* _Objective_
Restate all of the data exactly.
— Start —
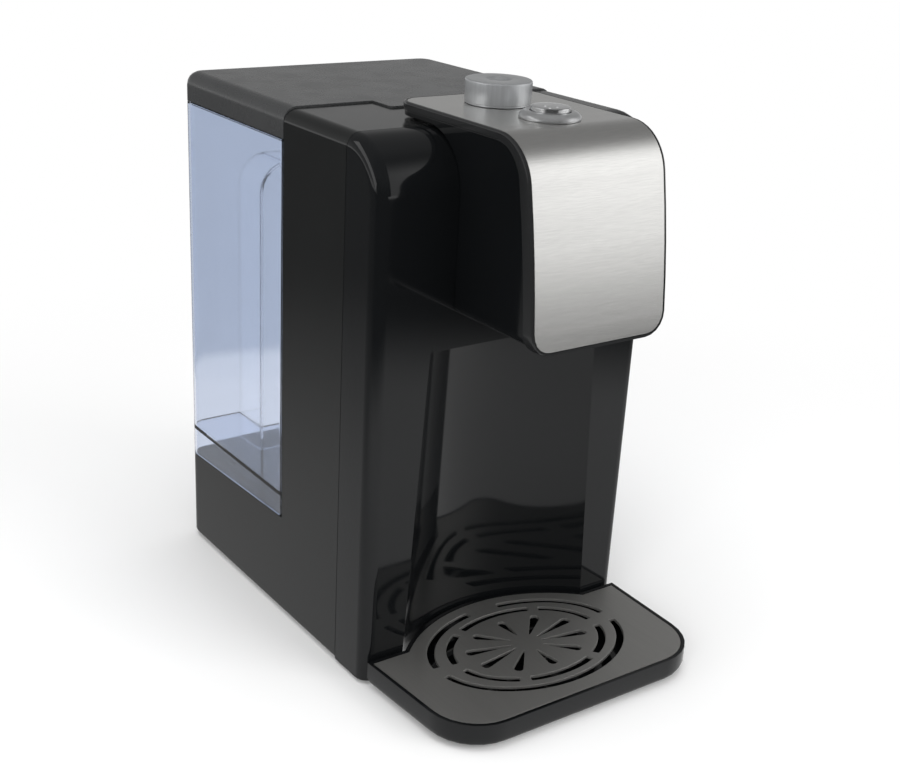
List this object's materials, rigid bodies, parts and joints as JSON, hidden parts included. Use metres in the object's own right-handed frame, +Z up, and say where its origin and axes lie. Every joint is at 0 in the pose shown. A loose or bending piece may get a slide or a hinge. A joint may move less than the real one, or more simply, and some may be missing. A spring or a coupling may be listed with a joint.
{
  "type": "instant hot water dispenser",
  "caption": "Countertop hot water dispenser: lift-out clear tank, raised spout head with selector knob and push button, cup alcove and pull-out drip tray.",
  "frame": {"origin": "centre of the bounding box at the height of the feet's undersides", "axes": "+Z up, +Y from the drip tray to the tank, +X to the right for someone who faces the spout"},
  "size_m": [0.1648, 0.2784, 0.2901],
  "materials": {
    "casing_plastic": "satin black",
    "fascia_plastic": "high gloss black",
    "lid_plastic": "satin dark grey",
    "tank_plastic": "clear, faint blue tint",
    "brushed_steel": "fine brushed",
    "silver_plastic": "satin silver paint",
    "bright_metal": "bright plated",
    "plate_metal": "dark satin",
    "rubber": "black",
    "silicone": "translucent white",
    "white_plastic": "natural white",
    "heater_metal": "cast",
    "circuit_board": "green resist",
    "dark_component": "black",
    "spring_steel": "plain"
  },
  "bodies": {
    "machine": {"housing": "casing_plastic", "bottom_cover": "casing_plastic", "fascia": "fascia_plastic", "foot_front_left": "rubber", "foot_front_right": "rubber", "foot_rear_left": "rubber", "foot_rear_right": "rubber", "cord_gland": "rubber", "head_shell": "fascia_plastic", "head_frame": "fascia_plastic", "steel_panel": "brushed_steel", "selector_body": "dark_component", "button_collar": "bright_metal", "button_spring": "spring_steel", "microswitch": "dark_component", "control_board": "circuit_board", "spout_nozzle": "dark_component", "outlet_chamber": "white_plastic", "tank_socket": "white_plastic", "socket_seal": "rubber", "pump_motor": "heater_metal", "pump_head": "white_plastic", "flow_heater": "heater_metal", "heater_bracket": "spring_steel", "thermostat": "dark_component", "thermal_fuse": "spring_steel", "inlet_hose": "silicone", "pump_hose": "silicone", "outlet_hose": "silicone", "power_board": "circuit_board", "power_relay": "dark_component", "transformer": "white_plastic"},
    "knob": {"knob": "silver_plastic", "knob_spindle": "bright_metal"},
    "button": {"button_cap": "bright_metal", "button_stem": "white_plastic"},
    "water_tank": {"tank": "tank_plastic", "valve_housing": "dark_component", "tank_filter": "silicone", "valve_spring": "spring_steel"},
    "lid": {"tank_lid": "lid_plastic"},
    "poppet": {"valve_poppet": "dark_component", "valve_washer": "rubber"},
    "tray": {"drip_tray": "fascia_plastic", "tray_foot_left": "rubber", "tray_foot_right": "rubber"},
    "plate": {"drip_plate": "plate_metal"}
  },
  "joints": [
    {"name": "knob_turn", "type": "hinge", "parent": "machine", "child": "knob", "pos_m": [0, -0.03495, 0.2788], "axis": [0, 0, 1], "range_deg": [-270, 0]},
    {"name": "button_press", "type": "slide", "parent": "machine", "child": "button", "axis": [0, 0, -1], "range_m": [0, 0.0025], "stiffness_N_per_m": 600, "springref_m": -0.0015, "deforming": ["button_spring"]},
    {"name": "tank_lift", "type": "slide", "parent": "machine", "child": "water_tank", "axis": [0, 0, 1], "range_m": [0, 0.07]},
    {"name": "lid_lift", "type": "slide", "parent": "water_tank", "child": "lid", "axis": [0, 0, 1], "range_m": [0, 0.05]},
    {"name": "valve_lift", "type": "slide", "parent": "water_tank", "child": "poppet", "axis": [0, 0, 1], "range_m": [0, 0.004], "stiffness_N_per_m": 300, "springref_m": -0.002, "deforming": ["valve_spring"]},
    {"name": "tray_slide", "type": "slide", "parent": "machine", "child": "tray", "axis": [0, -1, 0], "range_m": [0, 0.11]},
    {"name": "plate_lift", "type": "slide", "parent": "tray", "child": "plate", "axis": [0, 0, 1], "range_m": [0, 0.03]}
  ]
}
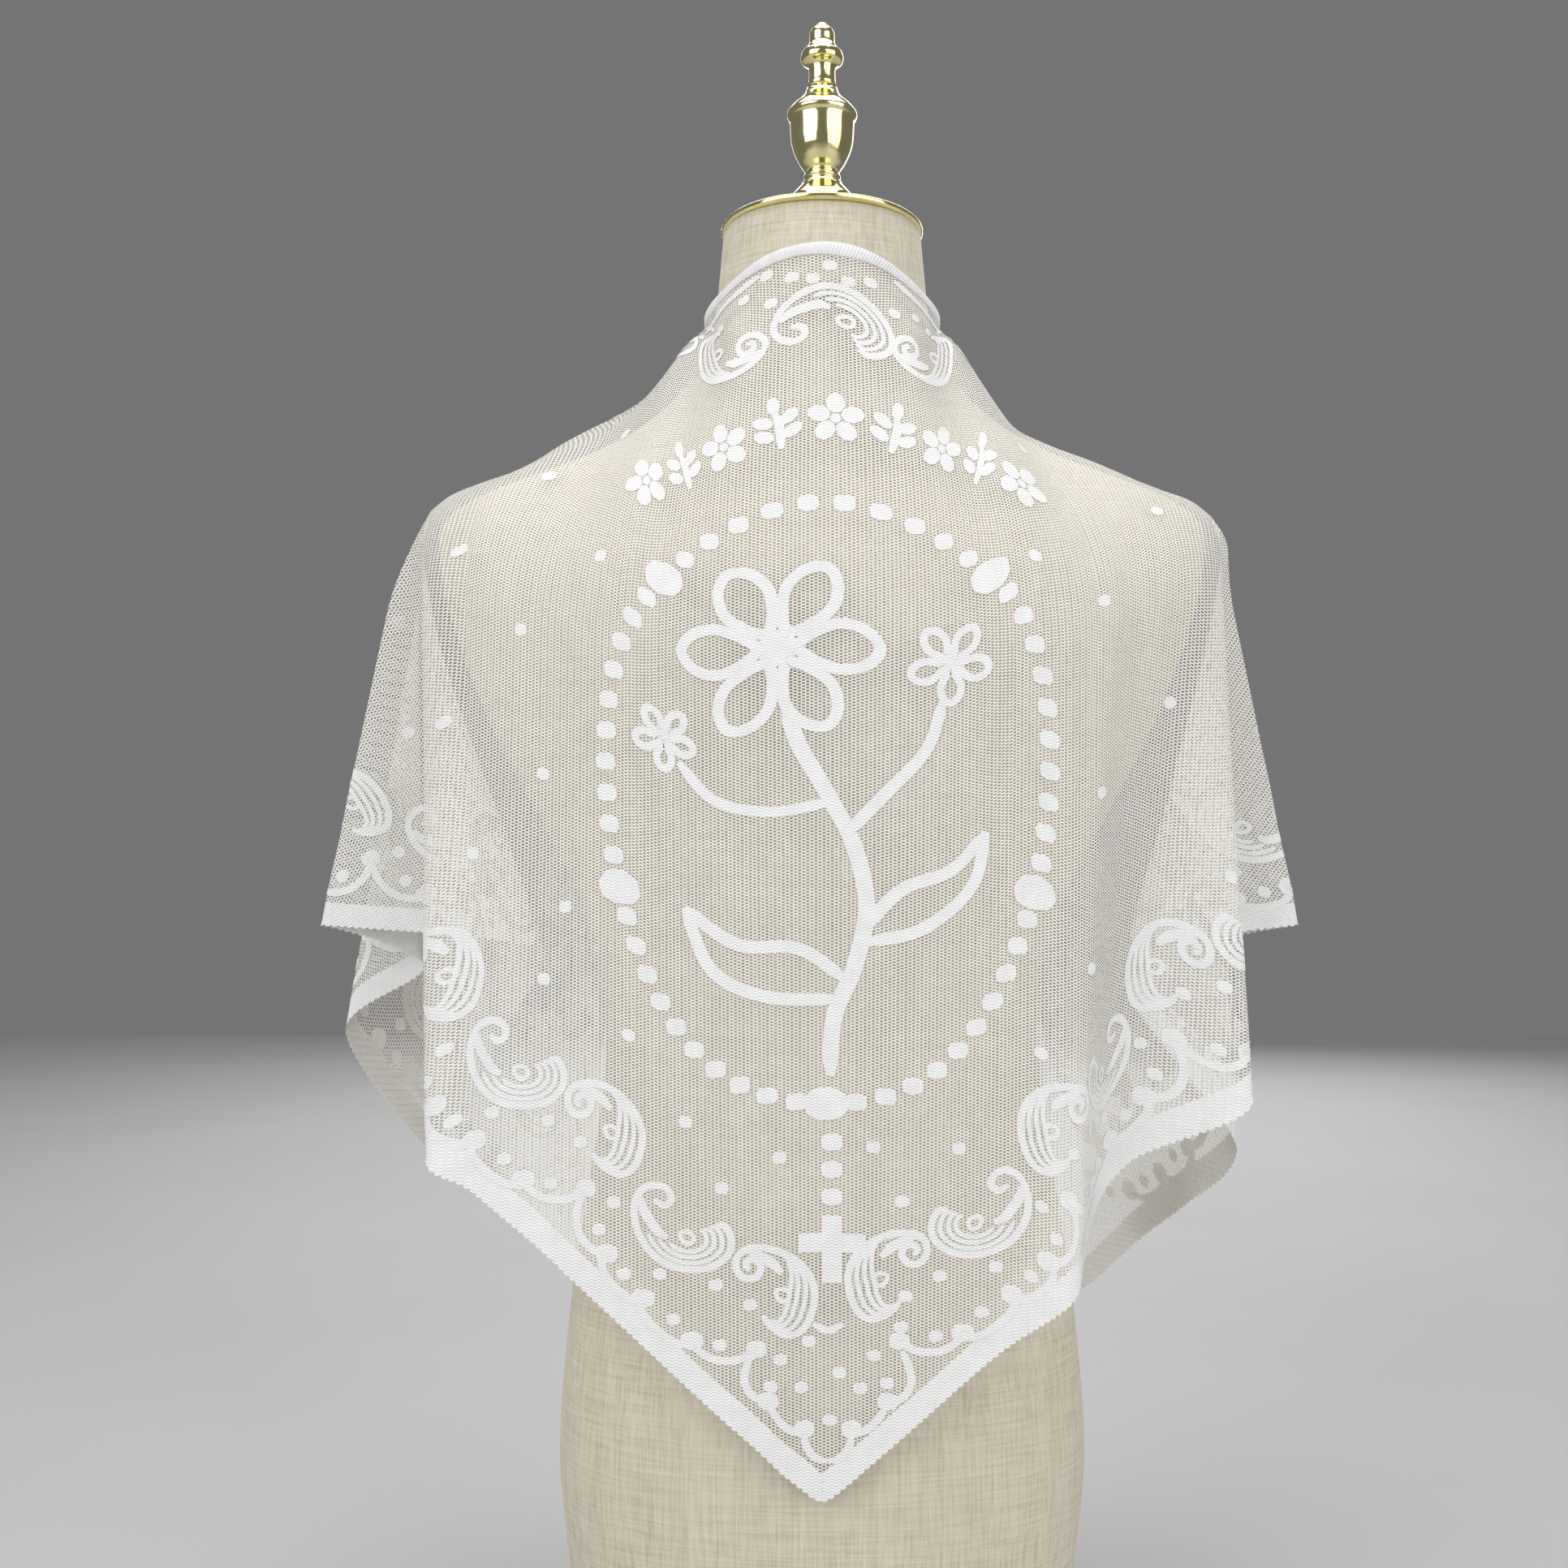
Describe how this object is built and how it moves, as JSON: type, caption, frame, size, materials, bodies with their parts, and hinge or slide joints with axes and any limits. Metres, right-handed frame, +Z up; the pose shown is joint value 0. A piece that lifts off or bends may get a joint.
— End —
* _Task output_
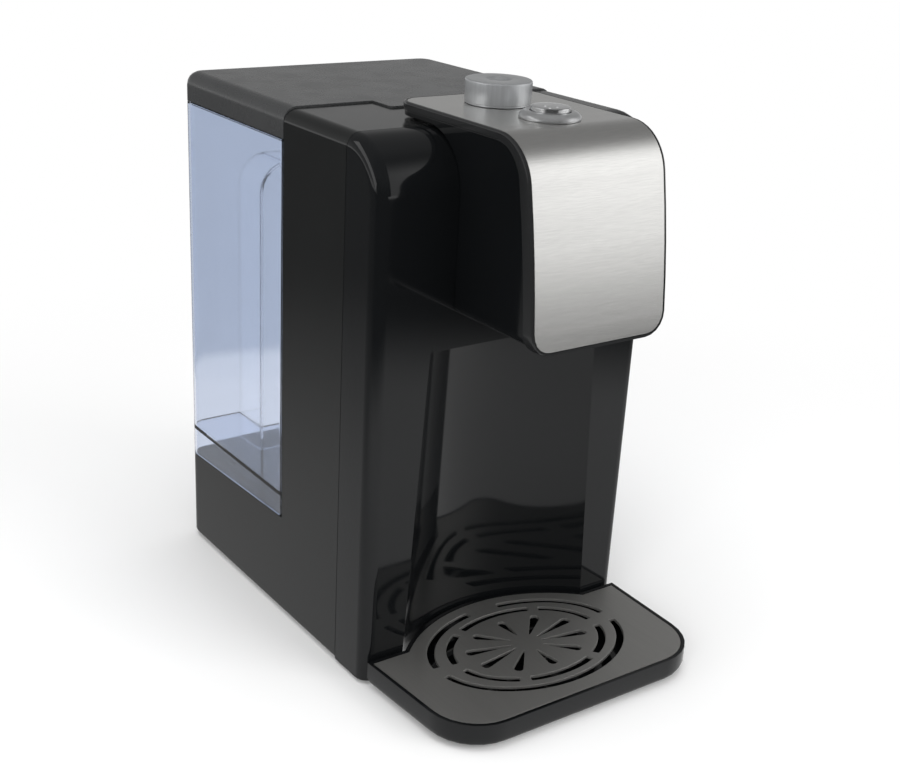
List this object's materials, rigid bodies, parts and joints as JSON, hidden parts included. Use metres in the object's own right-handed frame, +Z up, and say where its origin and axes lie. Every joint is at 0 in the pose shown. A loose or bending piece may get a slide or a hinge. A joint may move less than the real one, or more simply, and some may be missing. A spring or a coupling may be listed with a joint.
{
  "type": "instant hot water dispenser",
  "caption": "Countertop hot water dispenser: lift-out clear tank, raised spout head with selector knob and push button, cup alcove and pull-out drip tray.",
  "frame": {"origin": "centre of the bounding box at the height of the feet's undersides", "axes": "+Z up, +Y from the drip tray to the tank, +X to the right for someone who faces the spout"},
  "size_m": [0.1648, 0.2784, 0.2901],
  "materials": {
    "casing_plastic": "satin black",
    "fascia_plastic": "high gloss black",
    "lid_plastic": "satin dark grey",
    "tank_plastic": "clear, faint blue tint",
    "brushed_steel": "fine brushed",
    "silver_plastic": "satin silver paint",
    "bright_metal": "bright plated",
    "plate_metal": "dark satin",
    "rubber": "black",
    "silicone": "translucent white",
    "white_plastic": "natural white",
    "heater_metal": "cast",
    "circuit_board": "green resist",
    "dark_component": "black",
    "spring_steel": "plain"
  },
  "bodies": {
    "machine": {"housing": "casing_plastic", "bottom_cover": "casing_plastic", "fascia": "fascia_plastic", "foot_front_left": "rubber", "foot_front_right": "rubber", "foot_rear_left": "rubber", "foot_rear_right": "rubber", "cord_gland": "rubber", "head_shell": "fascia_plastic", "head_frame": "fascia_plastic", "steel_panel": "brushed_steel", "selector_body": "dark_component", "button_collar": "bright_metal", "button_spring": "spring_steel", "microswitch": "dark_component", "control_board": "circuit_board", "spout_nozzle": "dark_component", "outlet_chamber": "white_plastic", "tank_socket": "white_plastic", "socket_seal": "rubber", "pump_motor": "heater_metal", "pump_head": "white_plastic", "flow_heater": "heater_metal", "heater_bracket": "spring_steel", "thermostat": "dark_component", "thermal_fuse": "spring_steel", "inlet_hose": "silicone", "pump_hose": "silicone", "outlet_hose": "silicone", "power_board": "circuit_board", "power_relay": "dark_component", "transformer": "white_plastic"},
    "knob": {"knob": "silver_plastic", "knob_spindle": "bright_metal"},
    "button": {"button_cap": "bright_metal", "button_stem": "white_plastic"},
    "water_tank": {"tank": "tank_plastic", "valve_housing": "dark_component", "tank_filter": "silicone", "valve_spring": "spring_steel"},
    "lid": {"tank_lid": "lid_plastic"},
    "poppet": {"valve_poppet": "dark_component", "valve_washer": "rubber"},
    "tray": {"drip_tray": "fascia_plastic", "tray_foot_left": "rubber", "tray_foot_right": "rubber"},
    "plate": {"drip_plate": "plate_metal"}
  },
  "joints": [
    {"name": "knob_turn", "type": "hinge", "parent": "machine", "child": "knob", "pos_m": [0, -0.03495, 0.2788], "axis": [0, 0, 1], "range_deg": [-270, 0]},
    {"name": "button_press", "type": "slide", "parent": "machine", "child": "button", "axis": [0, 0, -1], "range_m": [0, 0.0025], "stiffness_N_per_m": 600, "springref_m": -0.0015, "deforming": ["button_spring"]},
    {"name": "tank_lift", "type": "slide", "parent": "machine", "child": "water_tank", "axis": [0, 0, 1], "range_m": [0, 0.07]},
    {"name": "lid_lift", "type": "slide", "parent": "water_tank", "child": "lid", "axis": [0, 0, 1], "range_m": [0, 0.05]},
    {"name": "valve_lift", "type": "slide", "parent": "water_tank", "child": "poppet", "axis": [0, 0, 1], "range_m": [0, 0.004], "stiffness_N_per_m": 300, "springref_m": -0.002, "deforming": ["valve_spring"]},
    {"name": "tray_slide", "type": "slide", "parent": "machine", "child": "tray", "axis": [0, -1, 0], "range_m": [0, 0.11]},
    {"name": "plate_lift", "type": "slide", "parent": "tray", "child": "plate", "axis": [0, 0, 1], "range_m": [0, 0.03]}
  ]
}
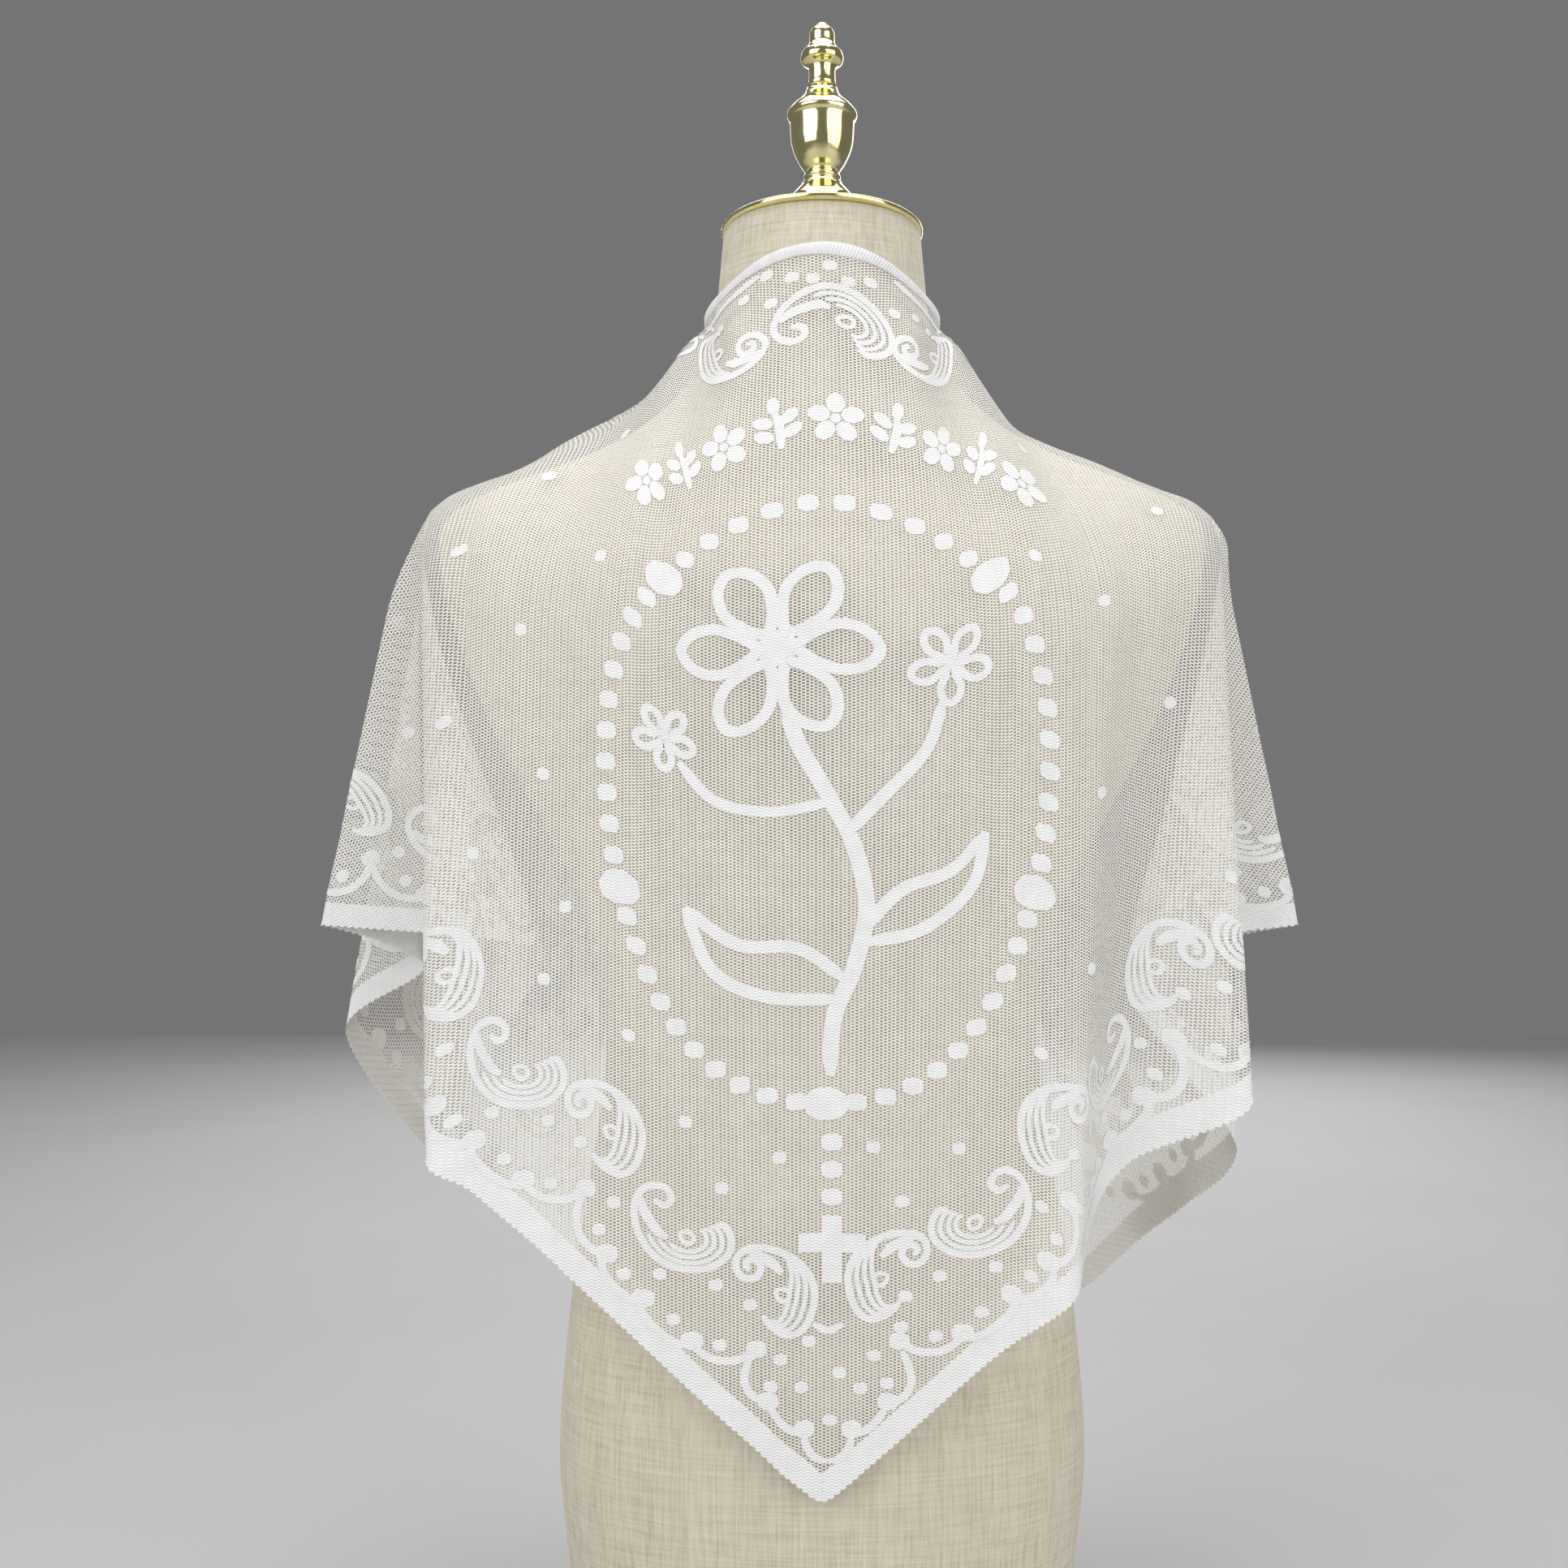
Describe how this object is built and how it moves, as JSON: type, caption, frame, size, materials, bodies with their parts, and hinge or slide joints with axes and any limits. Metres, right-handed frame, +Z up; the pose shown is joint value 0. A piece that lifts off or bends may get a joint.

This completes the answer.